RESULTS OF EXPERIMENTAL STUDIES ON THE IMPROVED SEED DELIVERY SYSTEM OF A PNEUMATIC PRECISION SEEDER

Abstract

The research is dedicated to improving the structural and technological parameters of pneumatic seeders, particularly the seed delivery system in John Deere 90 series seeders. It has been identified that existing designs have shortcomings, especially when using No-till, Strip-till, and Mini-till technologies, leading to uneven seeding and reduced yields. To enhance the efficiency of the crop seeding process, it is necessary to refine the design of the elements within the seed delivery system of the pneumatic seeder, including the seed decelerator, seed channel of the seeder shoe, and seed stabilizer, by employing well-founded structural and technological parameters that ensure precise seeding and by using materials that increase their durability. The goal of the research was to optimize the structural parameters of the seed delivery system by developing and testing a new seed decelerator. Experimental studies were conducted using a laboratory setup that allows for variation in parameters such as air flow speed, seeder movement speed, seed injection speed, and the ratio of outlet areas to the inlet area of the seed decelerator.
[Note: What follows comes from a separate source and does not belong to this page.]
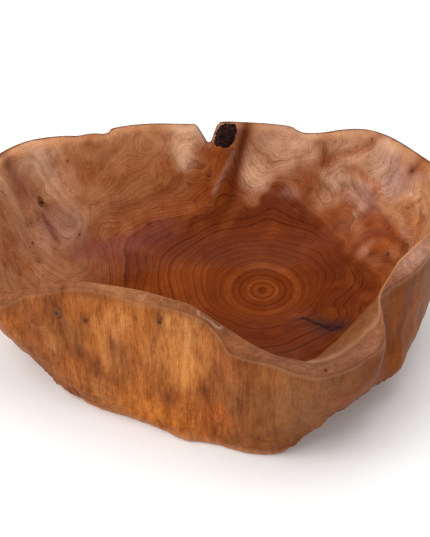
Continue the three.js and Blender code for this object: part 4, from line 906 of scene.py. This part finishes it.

As a result of the experimental studies, patterns of changes in air flow speed at the seeder shoe outlet, seed flow speed of rapeseed and peas, seeding rate, and accuracy (coefficient of variation) were established depending on the ratio of outlet areas to the inlet area of the seed decelerator, air flow speed at the inlet, seeder movement speed, and seed injection (dosing) speed. The results showed that increasing the air flow speed at the inlet leads to an increase in the flow speed at the outlet, which affects the seeding rate and accuracy. The seeder movement speed and seed injection speed significantly influence the seeding rate but may reduce accuracy. A relationship was established between the number of holes in the seed decelerator (ε), seeder movement speed, and seeding rate, allowing for maximum seeding accuracy. The obtained equations will be used for the automated control system of the seed decelerator damper.